Cloud providers also offer tools to help with DLP, such as AWS’s Amazon Macie and Azure Advanced Threat Protection, both of which have data leakage monitoring and alerting capabilities. These tools are still maturing and need to be augmented in the near term with enforcement capabilities.
How It All Evolves
As your cloud estate grows, so too does its data gravity. This requires evolving and scaling your data management and data protection strategies in the cloud. In order to understand if data gravity and location is creating friction, you will need to expand your logging and monitoring capabilities, and continue to actively monitor performance across the chasms of your hybrid IT environment. Increased cloud data gravity requires automated compliance enforcement and remediation, in order to effectively deliver security and data protection. Finally, your business continuity and disaster recovery capabilities must expand to protect this growing critical asset. With a well-planned data protection foundation, all these important characteristics can be scaled effectively.

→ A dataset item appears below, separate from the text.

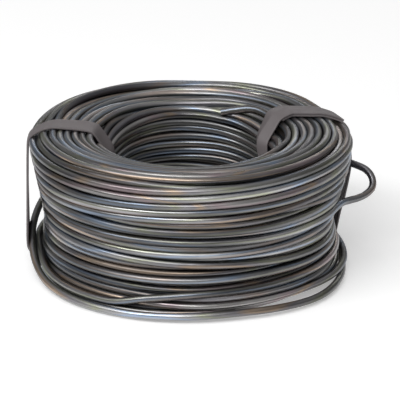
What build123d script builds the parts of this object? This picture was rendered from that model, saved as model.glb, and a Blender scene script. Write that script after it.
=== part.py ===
from build123d import *
import math
import os

# A hand coil of annealed tie wire, lying on its end, held by two flat plastic straps.
# Origin on the coil's axis at the floor, +Z up. Sizes in millimetres.

# wire
wire_dia = 1.6
turn_gap = 0.15             # the turns lie a little apart on the coil's ends
groove_depth = 0.35         # between them
edge_reach = 0.5            # how far past the ends' rounded edges they show

# the coil's section, as radii and heights at the crests of its turns
bore_r = 17.9
rim_height = 29.3           # inner edge of the upper end
crown_r = 30.0
crown_height = 31.8
shoulder_r = 35.6
shoulder_height = 29.3
waist_r = 32.3              # the outer wall is drawn in here
waist_height = 12.0
foot_r = 34.2               # the lowest turns have slumped outwards
rim_round = 2.0
crown_round = 9.0
shoulder_round = 3.2
waist_round = 6.0
foot_round = 1.8
foot_rim_round = 1.6

# straps
strap_width = 5.8
strap_thick = 0.4
strap_gap = 0.08            # between a strap and the turns that it holds
left_azimuth = 171.0
right_azimuth = 24.0
weld_length = 13.0          # how far a strap's welded ends overlap
left_weld_height = 8.0      # where the left strap's weld starts on the bore's wall
right_weld_r = 31.0         # where the right strap's upper end is cut off, on top of the coil

# the bight of wire that has sprung out of the outer wall, as azimuth, distance from the wall and height
bight_round = 3.2
bight_route = [(21.0, -3.1, 21.6), (6.5, 6.9, 19.6), (-6.5, 5.6, 16.4), (-21.0, -3.3, 17.4)]

# the wire's inner end, cut square, as azimuth, distance from the bore's wall and from the inner edge's height
end_round = 5.0
end_route = [(41.0, 5.6, -0.4), (53.0, 2.9, 1.2), (68.5, 0.7, 0.6)]

base_z = strap_thick + strap_gap    # the lowest turns lie just above the straps' lower runs


def polar(azimuth, radius, height):
    angle = math.radians(azimuth)
    return (radius * math.cos(angle), radius * math.sin(angle), height)


def section_corners(inner_r):
    """The section's corners and their rounds, from the foot of the bore out, up and in over the top."""
    return [
        ((inner_r, 0, base_z), foot_rim_round),
        ((foot_r, 0, base_z), foot_round),
        ((waist_r, 0, waist_height), waist_round),
        ((shoulder_r, 0, shoulder_height), shoulder_round),
        ((crown_r, 0, crown_height), crown_round),
        ((inner_r, 0, rim_height), rim_round),
    ]


def wall_r(height):
    """The outer wall's radius above the waist."""
    share = (height - waist_height) / (shoulder_height - waist_height)
    return waist_r + share * (shoulder_r - waist_r)


def past_round(corner, size, behind, ahead):
    """The point towards ahead that lies just past the round of a corner that is reached from behind."""
    run_in = Vector(corner) - Vector(behind)
    run_out = Vector(ahead) - Vector(corner)
    tangent_length = size * math.tan(math.radians(run_in.get_angle(run_out) / 2))
    return Vector(corner) + run_out.normalized() * (tangent_length + edge_reach)


def ridged(run):
    """A run of the section's outline as a ridge for each turn that it crosses."""
    steps = 2 * round(run.length / (wire_dia + turn_gap))
    points = []
    for step in range(steps + 1):
        at = step / steps
        inward = run.tangent_at(at).cross(Vector(0, 1, 0))
        depth = groove_depth if step % 2 else 0
        points.append(run.position_at(at) + inward * depth)
    return Polyline(*points)


def turned_coil():
    """The wound wire as one turned solid, its turns showing on both ends and round their edges."""
    bore_foot, foot, waist, shoulder, crown, rim = section_corners(bore_r)
    wall_foot = past_round(*foot, bore_foot[0], waist[0])
    wall_top = past_round(*shoulder, crown[0], waist[0])
    bore_low = past_round(*bore_foot, foot[0], rim[0])
    bore_high = past_round(*rim, crown[0], bore_foot[0])
    lower = FilletPolyline(bore_low, bore_foot[0], foot[0], wall_foot, radius=[bore_foot[1], foot[1]])
    wall = FilletPolyline(wall_foot, waist[0], wall_top, radius=waist[1])
    upper_corners = [shoulder, crown, rim]
    upper_points = [wall_top] + [point for point, _ in upper_corners] + [bore_high]
    upper = FilletPolyline(*upper_points, radius=[size for _, size in upper_corners])
    outline = [ridged(lower), wall, ridged(upper), Line(bore_high, bore_low)]
    return revolve(make_face(outline), Axis.Z)


def laid_wire(route, bend):
    """A stretch of wire along straight runs joined by bends."""
    path = FilletPolyline(*route, radius=bend)
    start = Plane(origin=path @ 0, z_dir=path % 0)
    return sweep(start * Circle(wire_dia / 2), path)


def wire_coil():
    bight_points = [polar(azimuth, wall_r(height) + out, height) for azimuth, out, height in bight_route]
    end_points = [polar(azimuth, bore_r + out, rim_height + up) for azimuth, out, up in end_route]
    bight = laid_wire(bight_points, bight_round)
    inner_end = laid_wire(end_points, end_round)
    return turned_coil() + bight + inner_end


def band(near, far):
    """A strap-wide band round the section, between two distances from the turns it is pulled over."""
    inner_r = math.sqrt(bore_r**2 - (strap_width / 2) ** 2)     # where its edges meet the bore
    corners = section_corners(inner_r)
    del corners[2]                                              # it spans the waist
    pulled = FilletPolyline(*[point for point, _ in corners], radius=[size for _, size in corners], close=True)
    hull = make_face(pulled)
    ring = offset(hull, far) - offset(hull, near)
    return extrude(ring, strap_width / 2, both=True)


def strap(azimuth, weld_zone):
    """A closed strap, double where its ends are welded over each other."""
    loop = band(strap_gap, strap_gap + strap_thick)
    weld = band(strap_gap + strap_thick, strap_gap + 2 * strap_thick) & weld_zone
    return Rot(0, 0, azimuth) * (loop + weld)


def block(low_x, high_x, low_z, high_z):
    size = (high_x - low_x, 2 * strap_width, high_z - low_z)
    return Pos((low_x + high_x) / 2, 0, (low_z + high_z) / 2) * Box(*size)


os.makedirs("parts", exist_ok=True)
parts = {
    "wire_coil": wire_coil(),
    "strap_left": strap(left_azimuth, block(0, bore_r, left_weld_height, left_weld_height + weld_length)),
    "strap_right": strap(right_azimuth, block(right_weld_r - weld_length, right_weld_r, rim_height, 2 * rim_height)),
}
for name, part in parts.items():
    export_step(part, f"parts/{name}.step")
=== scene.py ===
import math

import bmesh
import bpy
import numpy as np
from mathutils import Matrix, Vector


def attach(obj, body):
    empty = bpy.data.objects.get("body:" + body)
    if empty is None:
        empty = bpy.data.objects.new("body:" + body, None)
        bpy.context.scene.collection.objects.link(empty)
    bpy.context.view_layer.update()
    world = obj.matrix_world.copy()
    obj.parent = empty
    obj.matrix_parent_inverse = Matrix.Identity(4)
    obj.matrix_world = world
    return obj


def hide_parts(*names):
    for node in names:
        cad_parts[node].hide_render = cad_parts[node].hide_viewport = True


# A hand coil of black annealed tie wire with two flat plastic straps.
# The turns are worked out in millimetres, as radius and height at each azimuth round the coil's axis,
# and the pieces are made of them in metres.

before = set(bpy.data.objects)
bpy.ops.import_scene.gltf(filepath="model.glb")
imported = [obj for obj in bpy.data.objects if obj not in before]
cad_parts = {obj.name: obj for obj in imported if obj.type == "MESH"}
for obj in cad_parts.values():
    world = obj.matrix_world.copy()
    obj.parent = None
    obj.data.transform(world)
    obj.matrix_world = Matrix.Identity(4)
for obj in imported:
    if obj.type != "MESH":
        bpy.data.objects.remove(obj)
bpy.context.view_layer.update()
mm = 0.001


def linearColour(hexCode):
    channels = [int(hexCode[i:i + 2], 16) / 255 for i in (1, 3, 5)]
    return [c / 12.92 if c <= 0.04045 else ((c + 0.055) / 1.055) ** 2.4 for c in channels] + [1.0]


def addNode(tree, kind, settings=None, inputs=None):
    # an input is a value, or the socket of another node
    node = tree.nodes.new(kind)
    for name, value in (settings or {}).items():
        setattr(node, name, value)
    for name, value in (inputs or {}).items():
        if isinstance(value, bpy.types.NodeSocket):
            tree.links.new(value, node.inputs[name])
        else:
            node.inputs[name].default_value = value
    return node


def newMaterial(name):
    material = bpy.data.materials.new(name)
    material.use_nodes = True
    material.node_tree.nodes.clear()
    return material, material.node_tree


def newObject(name, data):
    thing = bpy.data.objects.new(name, data)
    bpy.context.scene.collection.objects.link(thing)
    return thing


def finishPiece(piece, material, node):
    piece.data.materials.clear()
    piece.data.materials.append(material)
    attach(piece, "root")
    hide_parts(node)
    print(piece.name, "made:", len(piece.data.vertices), "vertices,", len(piece.data.polygons), "faces")


def azimuthGap(azimuth, centre):
    return (azimuth - centre + 180) % 360 - 180


def fadeIn(value, start, length):
    # 0 up to start, and rising to 1 over a length
    return np.clip((value - start) / length, 0, 1)


def bump(azimuth, centre, spread):
    return np.exp(-(azimuthGap(azimuth, centre) / spread) ** 2)


def bumps(azimuth, rows):
    # smooth bumps round the coil, each as (mm, azimuth, spread in degrees)
    return sum(size * bump(azimuth, centre, spread) for size, centre, spread in rows)


def arcs(azimuth, rows):
    # flat bumps with soft ends, each as (mm, from azimuth, to azimuth, softness in degrees)
    total = 0
    for size, start, end, soft in rows:
        middle, half = (start + end) / 2, (end - start) / 2
        total = total + size * (1 / (1 + np.exp((np.abs(azimuthGap(azimuth, middle)) - half) / soft)))
    return total


# The wire of the coil. Lengths are in mm and azimuths in degrees, anticlockwise from +X.
coil = {
    "wireDia": 1.6,
    "sides": 3,                 # bevel resolution of the round wire
    "stations": 120,            # points in each turn
    "startAzimuth": 68.5,       # where the inner end is cut; the wire runs clockwise from there
    "floorGap": 0.48,           # the straps' lower runs lie under the turns
    "boreRadius": 17.9,
    "lastLayer": 34.4,          # no layer's middle lies further out
    "layerStep": 1.53,
    "rowStep": 1.62,
    "wallSlack": 0.35,          # how far a turn's place may stand past the wall's line
    "firstPlace": (19.4, 28.6),     # radius and height of the turn that goes from the cut end down into the bore
    "wander": (0.35, 0.75),     # how far a turn strays by itself, in radius and in height
    "sway": (0.25, 0.7),        # how far it strays together with the turns beside it
    "wanderLength": 19,         # in stations
    "calmDepth": 3,             # the turns within this depth of the bore and the wall stray less
    "calmBore": (0.3, 0.7),     # the share of the straying at the bore, and how much more there is within
    "calmWall": (0.55, 0.45),   # the same for the wall
    "blendStations": 9,         # over which a loose stretch leaves and rejoins its turn's place
    "looseFreedom": 9,          # how far a loose stretch may pass the section's limits
    "seed": 7,
}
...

Organizations are leveraging their data to its fullest extent in an effort to improve operations and gain market share. Protecting data is therefore a mission-critical priority. To fend off threats and manage data resources well into the future, organizations should take specific steps and develop comprehensive data security policies. Data gravity complicates the landscape. Leaders need to look at practices governing aspects such as classification, tagging, encryption and key management, with an understanding of where their data will be located. Using this information, they will need to reexamine the use of on-premises tools for data protection in a hybrid IT environment, and confirm they can meet the needs of hybrid IT workloads.